RECORDED INFORMATION start

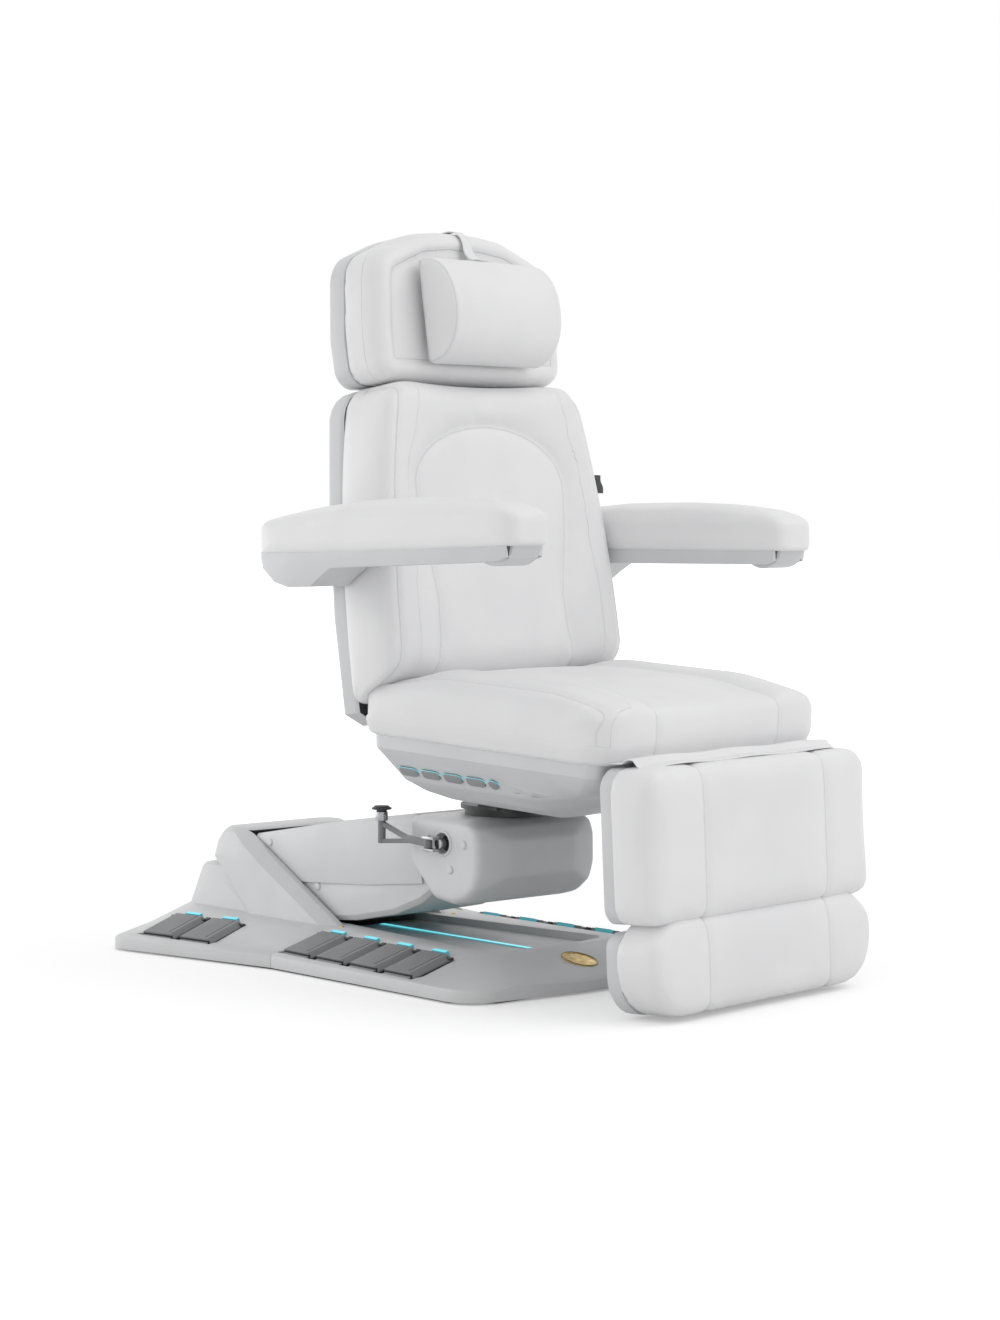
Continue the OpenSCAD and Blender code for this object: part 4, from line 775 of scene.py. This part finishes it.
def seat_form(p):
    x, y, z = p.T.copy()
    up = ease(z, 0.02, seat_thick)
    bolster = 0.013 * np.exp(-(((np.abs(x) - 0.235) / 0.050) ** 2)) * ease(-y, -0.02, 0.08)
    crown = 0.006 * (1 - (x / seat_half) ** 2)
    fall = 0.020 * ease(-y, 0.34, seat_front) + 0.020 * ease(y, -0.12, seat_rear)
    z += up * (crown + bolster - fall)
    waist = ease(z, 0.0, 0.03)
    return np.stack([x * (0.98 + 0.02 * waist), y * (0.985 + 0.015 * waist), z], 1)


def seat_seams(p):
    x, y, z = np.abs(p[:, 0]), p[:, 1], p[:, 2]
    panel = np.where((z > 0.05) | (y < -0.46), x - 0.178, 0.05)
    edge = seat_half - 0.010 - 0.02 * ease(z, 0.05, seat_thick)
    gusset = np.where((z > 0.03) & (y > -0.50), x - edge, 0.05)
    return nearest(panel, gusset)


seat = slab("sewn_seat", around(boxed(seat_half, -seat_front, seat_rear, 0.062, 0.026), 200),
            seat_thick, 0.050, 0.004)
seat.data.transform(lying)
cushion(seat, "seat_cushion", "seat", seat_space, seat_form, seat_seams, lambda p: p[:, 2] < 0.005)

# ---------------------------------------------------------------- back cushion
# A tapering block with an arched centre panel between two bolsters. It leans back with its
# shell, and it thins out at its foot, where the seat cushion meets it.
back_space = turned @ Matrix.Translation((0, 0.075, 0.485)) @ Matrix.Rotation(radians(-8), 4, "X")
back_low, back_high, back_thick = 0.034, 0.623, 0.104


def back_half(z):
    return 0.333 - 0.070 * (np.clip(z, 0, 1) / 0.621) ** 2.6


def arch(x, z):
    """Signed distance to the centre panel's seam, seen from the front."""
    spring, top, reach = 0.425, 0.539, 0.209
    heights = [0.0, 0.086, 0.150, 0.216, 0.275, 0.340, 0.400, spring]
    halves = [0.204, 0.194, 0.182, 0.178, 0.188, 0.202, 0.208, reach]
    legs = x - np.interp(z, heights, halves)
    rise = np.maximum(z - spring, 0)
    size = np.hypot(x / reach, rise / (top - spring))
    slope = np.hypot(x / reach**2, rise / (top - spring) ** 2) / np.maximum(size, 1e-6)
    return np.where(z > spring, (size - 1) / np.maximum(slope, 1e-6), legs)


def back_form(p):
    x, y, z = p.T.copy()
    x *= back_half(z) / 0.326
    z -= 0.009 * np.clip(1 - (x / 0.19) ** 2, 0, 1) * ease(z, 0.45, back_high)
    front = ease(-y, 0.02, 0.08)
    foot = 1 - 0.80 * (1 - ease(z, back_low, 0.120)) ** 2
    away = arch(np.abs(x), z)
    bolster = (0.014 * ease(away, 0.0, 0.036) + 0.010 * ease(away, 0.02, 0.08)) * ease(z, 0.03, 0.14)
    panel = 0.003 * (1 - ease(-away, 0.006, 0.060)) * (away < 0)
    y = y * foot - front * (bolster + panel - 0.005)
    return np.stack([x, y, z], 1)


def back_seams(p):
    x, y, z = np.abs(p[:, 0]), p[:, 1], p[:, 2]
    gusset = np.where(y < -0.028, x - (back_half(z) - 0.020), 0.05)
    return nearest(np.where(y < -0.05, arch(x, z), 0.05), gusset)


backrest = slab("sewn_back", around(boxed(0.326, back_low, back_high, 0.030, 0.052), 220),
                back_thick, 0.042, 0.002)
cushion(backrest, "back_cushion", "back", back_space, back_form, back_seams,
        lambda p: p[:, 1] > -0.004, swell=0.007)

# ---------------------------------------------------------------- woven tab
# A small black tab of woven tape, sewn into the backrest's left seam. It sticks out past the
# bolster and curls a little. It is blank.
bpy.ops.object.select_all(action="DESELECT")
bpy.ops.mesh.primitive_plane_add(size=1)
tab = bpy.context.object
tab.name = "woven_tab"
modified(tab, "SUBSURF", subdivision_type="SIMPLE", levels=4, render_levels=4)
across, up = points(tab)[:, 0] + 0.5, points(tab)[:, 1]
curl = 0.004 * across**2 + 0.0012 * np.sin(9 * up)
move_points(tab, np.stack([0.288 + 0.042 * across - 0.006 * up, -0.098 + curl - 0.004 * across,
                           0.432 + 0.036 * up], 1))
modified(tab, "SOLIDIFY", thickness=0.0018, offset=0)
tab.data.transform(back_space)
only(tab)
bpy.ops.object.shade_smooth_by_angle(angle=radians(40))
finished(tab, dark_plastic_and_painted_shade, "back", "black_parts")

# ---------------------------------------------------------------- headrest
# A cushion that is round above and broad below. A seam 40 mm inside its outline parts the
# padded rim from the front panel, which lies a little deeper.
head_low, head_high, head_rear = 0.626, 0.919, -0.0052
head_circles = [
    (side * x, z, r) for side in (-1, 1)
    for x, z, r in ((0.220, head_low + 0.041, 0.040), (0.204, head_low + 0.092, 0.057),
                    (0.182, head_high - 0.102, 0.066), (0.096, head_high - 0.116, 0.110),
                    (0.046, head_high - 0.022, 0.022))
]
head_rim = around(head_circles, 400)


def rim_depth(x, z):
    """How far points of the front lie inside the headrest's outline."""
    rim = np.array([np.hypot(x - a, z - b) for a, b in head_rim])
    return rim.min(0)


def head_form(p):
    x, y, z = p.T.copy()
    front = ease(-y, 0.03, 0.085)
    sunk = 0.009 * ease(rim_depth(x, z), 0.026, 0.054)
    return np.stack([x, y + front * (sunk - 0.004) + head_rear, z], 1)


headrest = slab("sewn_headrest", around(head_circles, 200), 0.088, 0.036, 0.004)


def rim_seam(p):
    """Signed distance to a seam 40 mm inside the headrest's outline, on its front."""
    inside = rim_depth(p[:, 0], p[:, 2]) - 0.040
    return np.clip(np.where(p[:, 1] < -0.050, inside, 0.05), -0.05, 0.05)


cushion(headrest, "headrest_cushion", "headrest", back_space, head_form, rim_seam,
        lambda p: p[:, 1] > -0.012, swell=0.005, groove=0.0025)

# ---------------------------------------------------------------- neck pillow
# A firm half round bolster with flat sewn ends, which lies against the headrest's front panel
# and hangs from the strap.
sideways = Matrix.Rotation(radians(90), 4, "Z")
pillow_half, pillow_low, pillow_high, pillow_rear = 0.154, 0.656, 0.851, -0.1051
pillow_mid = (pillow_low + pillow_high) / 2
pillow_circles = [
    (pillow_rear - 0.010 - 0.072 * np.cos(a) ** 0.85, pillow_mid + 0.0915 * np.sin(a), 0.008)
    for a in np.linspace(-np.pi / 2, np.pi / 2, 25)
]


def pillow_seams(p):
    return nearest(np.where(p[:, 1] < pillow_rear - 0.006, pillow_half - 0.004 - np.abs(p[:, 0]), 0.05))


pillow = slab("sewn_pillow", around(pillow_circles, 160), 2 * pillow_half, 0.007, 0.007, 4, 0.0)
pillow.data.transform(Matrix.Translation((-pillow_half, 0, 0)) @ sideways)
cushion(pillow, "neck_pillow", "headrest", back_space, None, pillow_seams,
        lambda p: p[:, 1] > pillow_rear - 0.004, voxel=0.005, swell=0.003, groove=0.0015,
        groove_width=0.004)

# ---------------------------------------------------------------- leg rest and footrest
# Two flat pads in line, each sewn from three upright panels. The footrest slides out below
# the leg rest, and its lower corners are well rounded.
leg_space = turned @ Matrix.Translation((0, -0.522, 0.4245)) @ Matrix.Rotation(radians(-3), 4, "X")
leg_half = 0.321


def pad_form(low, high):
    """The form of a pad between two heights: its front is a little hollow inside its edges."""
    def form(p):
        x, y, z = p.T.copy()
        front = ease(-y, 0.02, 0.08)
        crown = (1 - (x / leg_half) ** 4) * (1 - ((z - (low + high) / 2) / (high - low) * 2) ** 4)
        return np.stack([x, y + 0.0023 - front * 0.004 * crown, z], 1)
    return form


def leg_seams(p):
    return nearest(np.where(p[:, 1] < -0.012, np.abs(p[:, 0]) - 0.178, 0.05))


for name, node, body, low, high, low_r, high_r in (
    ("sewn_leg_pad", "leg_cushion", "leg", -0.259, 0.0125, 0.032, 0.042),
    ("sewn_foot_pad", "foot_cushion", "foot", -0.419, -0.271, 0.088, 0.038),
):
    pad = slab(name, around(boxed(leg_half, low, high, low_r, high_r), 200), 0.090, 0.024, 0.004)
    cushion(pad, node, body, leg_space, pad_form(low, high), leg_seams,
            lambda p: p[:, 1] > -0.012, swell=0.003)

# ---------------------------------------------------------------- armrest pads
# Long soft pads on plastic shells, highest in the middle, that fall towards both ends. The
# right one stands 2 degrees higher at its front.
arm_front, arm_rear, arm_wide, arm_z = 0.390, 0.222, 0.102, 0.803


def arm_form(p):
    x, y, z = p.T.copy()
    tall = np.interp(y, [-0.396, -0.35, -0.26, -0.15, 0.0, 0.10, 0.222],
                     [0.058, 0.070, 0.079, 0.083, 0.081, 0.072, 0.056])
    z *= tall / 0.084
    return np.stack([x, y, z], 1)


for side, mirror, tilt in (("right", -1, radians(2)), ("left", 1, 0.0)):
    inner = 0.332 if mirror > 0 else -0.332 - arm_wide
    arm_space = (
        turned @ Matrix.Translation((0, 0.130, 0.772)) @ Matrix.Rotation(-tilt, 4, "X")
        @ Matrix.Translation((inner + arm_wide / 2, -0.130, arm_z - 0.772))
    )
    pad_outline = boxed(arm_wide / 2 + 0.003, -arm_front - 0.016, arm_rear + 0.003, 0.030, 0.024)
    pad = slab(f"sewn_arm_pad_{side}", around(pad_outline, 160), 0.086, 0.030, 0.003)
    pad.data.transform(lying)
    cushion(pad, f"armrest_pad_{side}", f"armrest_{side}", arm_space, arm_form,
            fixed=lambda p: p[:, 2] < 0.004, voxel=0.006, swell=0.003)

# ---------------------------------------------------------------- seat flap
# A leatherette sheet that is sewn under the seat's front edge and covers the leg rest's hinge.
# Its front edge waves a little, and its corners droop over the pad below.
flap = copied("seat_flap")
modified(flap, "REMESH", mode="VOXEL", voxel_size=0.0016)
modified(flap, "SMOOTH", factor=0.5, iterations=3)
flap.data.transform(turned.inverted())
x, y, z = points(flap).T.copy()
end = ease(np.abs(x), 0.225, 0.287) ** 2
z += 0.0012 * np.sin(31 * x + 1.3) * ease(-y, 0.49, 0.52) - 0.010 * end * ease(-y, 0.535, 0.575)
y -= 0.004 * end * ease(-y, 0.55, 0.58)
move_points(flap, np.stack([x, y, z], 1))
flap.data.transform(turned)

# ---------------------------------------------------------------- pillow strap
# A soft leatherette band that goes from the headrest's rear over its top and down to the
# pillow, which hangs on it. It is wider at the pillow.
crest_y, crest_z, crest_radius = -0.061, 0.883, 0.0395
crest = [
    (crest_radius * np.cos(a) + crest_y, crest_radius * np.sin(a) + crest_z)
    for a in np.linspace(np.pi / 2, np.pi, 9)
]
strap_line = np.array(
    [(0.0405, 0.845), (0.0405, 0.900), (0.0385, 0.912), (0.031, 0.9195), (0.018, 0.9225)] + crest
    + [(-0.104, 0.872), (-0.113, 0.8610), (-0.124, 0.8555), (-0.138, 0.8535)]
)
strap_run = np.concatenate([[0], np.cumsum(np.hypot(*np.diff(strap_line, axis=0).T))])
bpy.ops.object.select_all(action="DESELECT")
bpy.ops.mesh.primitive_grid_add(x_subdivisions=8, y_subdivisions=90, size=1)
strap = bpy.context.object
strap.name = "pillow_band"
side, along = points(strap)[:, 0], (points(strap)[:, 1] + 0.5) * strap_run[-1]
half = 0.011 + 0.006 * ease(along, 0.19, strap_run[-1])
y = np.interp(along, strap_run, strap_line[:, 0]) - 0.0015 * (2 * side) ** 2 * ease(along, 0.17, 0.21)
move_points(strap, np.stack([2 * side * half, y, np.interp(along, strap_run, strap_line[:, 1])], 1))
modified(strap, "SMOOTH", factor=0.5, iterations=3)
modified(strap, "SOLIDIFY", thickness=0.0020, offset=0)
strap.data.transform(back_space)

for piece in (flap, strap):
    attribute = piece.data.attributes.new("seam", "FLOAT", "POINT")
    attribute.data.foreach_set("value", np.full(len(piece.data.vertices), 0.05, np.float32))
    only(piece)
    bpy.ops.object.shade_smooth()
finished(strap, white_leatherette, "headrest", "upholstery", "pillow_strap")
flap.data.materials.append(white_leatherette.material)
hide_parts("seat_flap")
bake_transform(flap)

RECORDED INFORMATION end

Starting with the first line of the data above, copy each line exactly until you reach the line with "return 0.333 - 0.070"; include that line as well.

TASK RESPONSE:
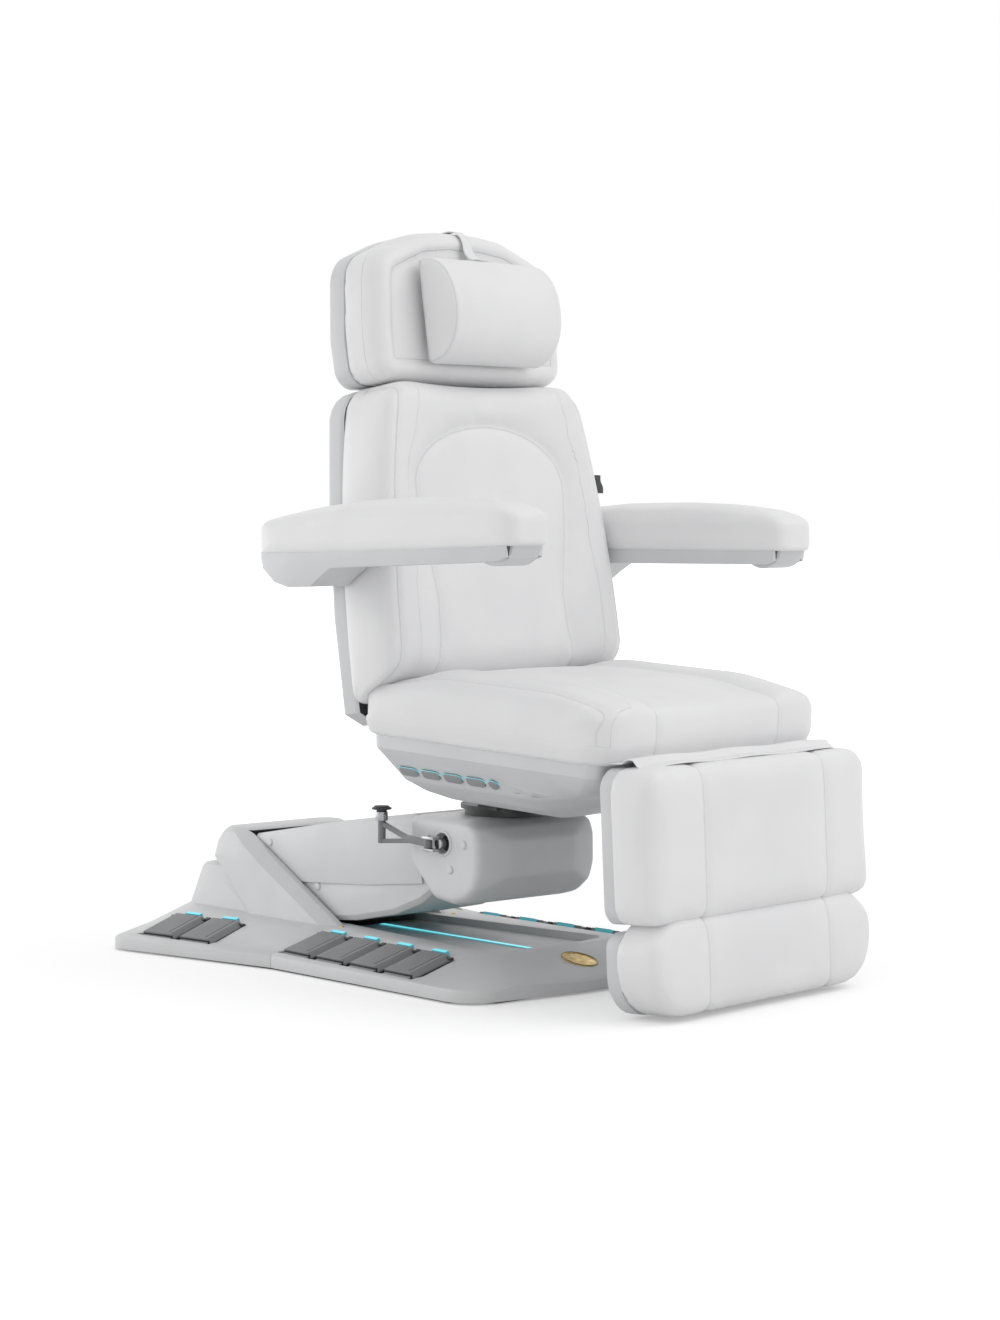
Continue the OpenSCAD and Blender code for this object: part 4, from line 775 of scene.py. This part finishes it.
def seat_form(p):
    x, y, z = p.T.copy()
    up = ease(z, 0.02, seat_thick)
    bolster = 0.013 * np.exp(-(((np.abs(x) - 0.235) / 0.050) ** 2)) * ease(-y, -0.02, 0.08)
    crown = 0.006 * (1 - (x / seat_half) ** 2)
    fall = 0.020 * ease(-y, 0.34, seat_front) + 0.020 * ease(y, -0.12, seat_rear)
    z += up * (crown + bolster - fall)
    waist = ease(z, 0.0, 0.03)
    return np.stack([x * (0.98 + 0.02 * waist), y * (0.985 + 0.015 * waist), z], 1)


def seat_seams(p):
    x, y, z = np.abs(p[:, 0]), p[:, 1], p[:, 2]
    panel = np.where((z > 0.05) | (y < -0.46), x - 0.178, 0.05)
    edge = seat_half - 0.010 - 0.02 * ease(z, 0.05, seat_thick)
    gusset = np.where((z > 0.03) & (y > -0.50), x - edge, 0.05)
    return nearest(panel, gusset)


seat = slab("sewn_seat", around(boxed(seat_half, -seat_front, seat_rear, 0.062, 0.026), 200),
            seat_thick, 0.050, 0.004)
seat.data.transform(lying)
cushion(seat, "seat_cushion", "seat", seat_space, seat_form, seat_seams, lambda p: p[:, 2] < 0.005)

# ---------------------------------------------------------------- back cushion
# A tapering block with an arched centre panel between two bolsters. It leans back with its
# shell, and it thins out at its foot, where the seat cushion meets it.
back_space = turned @ Matrix.Translation((0, 0.075, 0.485)) @ Matrix.Rotation(radians(-8), 4, "X")
back_low, back_high, back_thick = 0.034, 0.623, 0.104


def back_half(z):
    return 0.333 - 0.070 * (np.clip(z, 0, 1) / 0.621) ** 2.6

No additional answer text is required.